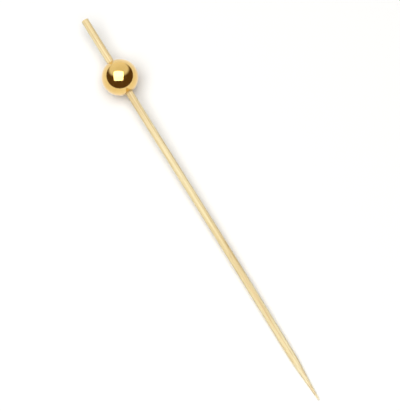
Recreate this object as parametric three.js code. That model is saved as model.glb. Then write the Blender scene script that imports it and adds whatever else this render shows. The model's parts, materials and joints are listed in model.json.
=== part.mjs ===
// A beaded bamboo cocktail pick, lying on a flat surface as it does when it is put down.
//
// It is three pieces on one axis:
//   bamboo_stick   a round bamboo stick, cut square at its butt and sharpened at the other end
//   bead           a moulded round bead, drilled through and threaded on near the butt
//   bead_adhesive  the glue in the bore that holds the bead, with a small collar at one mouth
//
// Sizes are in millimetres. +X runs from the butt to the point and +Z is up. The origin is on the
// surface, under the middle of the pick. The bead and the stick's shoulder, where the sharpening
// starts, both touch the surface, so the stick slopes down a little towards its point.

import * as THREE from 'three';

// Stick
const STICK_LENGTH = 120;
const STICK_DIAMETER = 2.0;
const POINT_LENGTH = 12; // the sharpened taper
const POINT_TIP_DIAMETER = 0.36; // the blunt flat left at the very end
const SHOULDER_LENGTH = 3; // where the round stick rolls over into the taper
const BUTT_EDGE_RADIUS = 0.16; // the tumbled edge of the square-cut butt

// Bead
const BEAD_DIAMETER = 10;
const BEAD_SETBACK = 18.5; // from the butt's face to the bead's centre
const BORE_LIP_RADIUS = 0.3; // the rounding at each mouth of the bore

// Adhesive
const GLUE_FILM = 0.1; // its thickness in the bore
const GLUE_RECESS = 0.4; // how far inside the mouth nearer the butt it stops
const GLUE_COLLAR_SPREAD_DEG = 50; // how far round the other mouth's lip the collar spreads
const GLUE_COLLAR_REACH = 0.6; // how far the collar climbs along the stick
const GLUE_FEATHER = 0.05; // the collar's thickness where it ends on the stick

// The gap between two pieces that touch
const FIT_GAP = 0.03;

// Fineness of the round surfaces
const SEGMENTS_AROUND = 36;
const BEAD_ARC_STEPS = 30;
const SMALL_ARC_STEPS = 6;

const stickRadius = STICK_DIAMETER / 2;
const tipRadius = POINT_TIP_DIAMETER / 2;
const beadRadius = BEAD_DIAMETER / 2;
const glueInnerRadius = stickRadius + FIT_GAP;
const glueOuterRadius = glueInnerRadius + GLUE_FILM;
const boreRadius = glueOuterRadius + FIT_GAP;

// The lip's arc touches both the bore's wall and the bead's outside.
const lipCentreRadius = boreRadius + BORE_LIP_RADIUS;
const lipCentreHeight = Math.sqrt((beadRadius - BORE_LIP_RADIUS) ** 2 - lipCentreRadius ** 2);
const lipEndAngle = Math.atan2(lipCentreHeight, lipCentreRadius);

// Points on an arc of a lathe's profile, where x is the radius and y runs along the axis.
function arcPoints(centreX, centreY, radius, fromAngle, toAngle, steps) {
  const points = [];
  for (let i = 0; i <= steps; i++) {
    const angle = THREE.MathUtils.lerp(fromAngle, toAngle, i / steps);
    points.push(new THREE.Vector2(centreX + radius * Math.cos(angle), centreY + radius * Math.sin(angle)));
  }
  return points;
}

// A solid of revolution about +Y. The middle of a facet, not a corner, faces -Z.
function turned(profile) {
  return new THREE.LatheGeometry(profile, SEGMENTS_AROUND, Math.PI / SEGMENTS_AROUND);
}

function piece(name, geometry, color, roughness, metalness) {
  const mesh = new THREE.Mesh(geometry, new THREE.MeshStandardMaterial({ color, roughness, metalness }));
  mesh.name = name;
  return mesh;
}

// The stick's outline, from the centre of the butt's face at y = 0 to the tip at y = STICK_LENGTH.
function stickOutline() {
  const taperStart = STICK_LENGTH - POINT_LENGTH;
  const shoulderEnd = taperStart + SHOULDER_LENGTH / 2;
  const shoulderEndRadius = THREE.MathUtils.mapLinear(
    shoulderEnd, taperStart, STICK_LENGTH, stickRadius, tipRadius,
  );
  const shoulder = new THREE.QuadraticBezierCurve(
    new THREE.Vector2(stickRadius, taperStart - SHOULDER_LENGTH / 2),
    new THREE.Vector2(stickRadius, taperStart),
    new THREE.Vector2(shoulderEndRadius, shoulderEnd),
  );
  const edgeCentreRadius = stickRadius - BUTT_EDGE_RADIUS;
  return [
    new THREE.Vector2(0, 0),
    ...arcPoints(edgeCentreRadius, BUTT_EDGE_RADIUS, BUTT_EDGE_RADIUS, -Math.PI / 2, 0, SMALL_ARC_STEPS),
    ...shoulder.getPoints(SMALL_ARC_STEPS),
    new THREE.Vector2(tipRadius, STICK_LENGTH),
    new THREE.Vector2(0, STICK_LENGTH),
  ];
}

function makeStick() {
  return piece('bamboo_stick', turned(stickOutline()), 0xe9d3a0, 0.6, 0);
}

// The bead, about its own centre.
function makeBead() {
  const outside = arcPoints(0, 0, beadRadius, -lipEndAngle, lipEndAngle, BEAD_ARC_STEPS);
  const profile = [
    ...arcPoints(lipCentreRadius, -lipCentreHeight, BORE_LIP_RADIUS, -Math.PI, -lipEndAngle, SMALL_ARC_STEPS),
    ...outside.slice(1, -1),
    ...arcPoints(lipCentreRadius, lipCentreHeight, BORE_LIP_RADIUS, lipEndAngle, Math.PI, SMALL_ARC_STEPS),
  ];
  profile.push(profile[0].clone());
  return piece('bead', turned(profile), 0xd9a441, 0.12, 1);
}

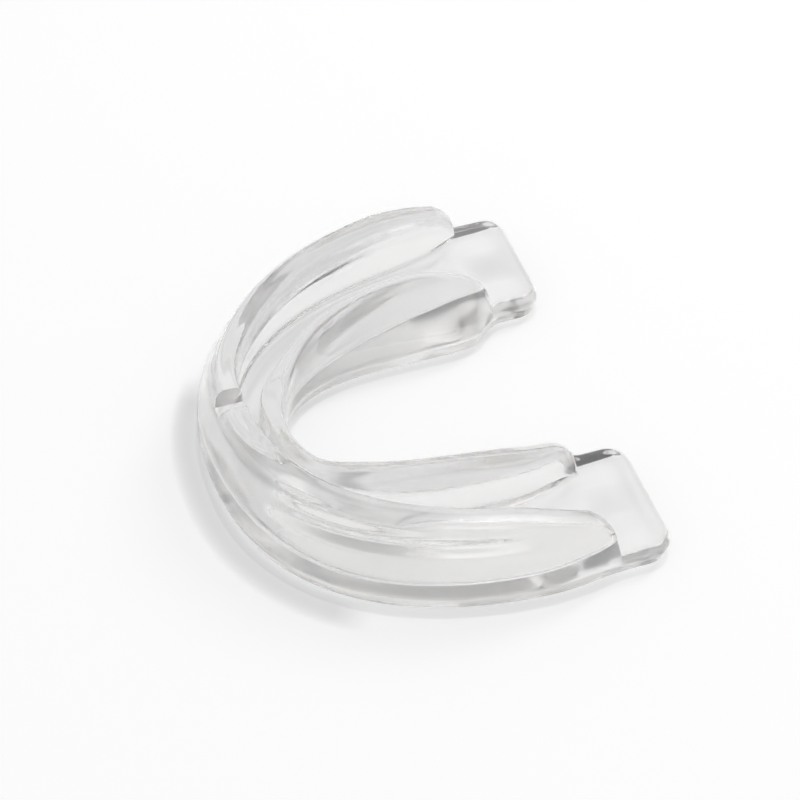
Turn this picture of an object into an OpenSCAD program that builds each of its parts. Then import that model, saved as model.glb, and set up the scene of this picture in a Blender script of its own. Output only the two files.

++++++++++++++++++++

_DIRECTIONS_
Identify and list each line with the word "this".

_WRITTEN SOLUTION_
Recreate this object as parametric three.js code. That model is saved as model.glb. Then write the Blender scene script that imports it and adds whatever else this render shows. The model's parts, materials and joints are listed in model.json.
Turn this picture of an object into an OpenSCAD program that builds each of its parts. Then import that model, saved as model.glb, and set up the scene of this picture in a Blender script of its own. Output only the two files.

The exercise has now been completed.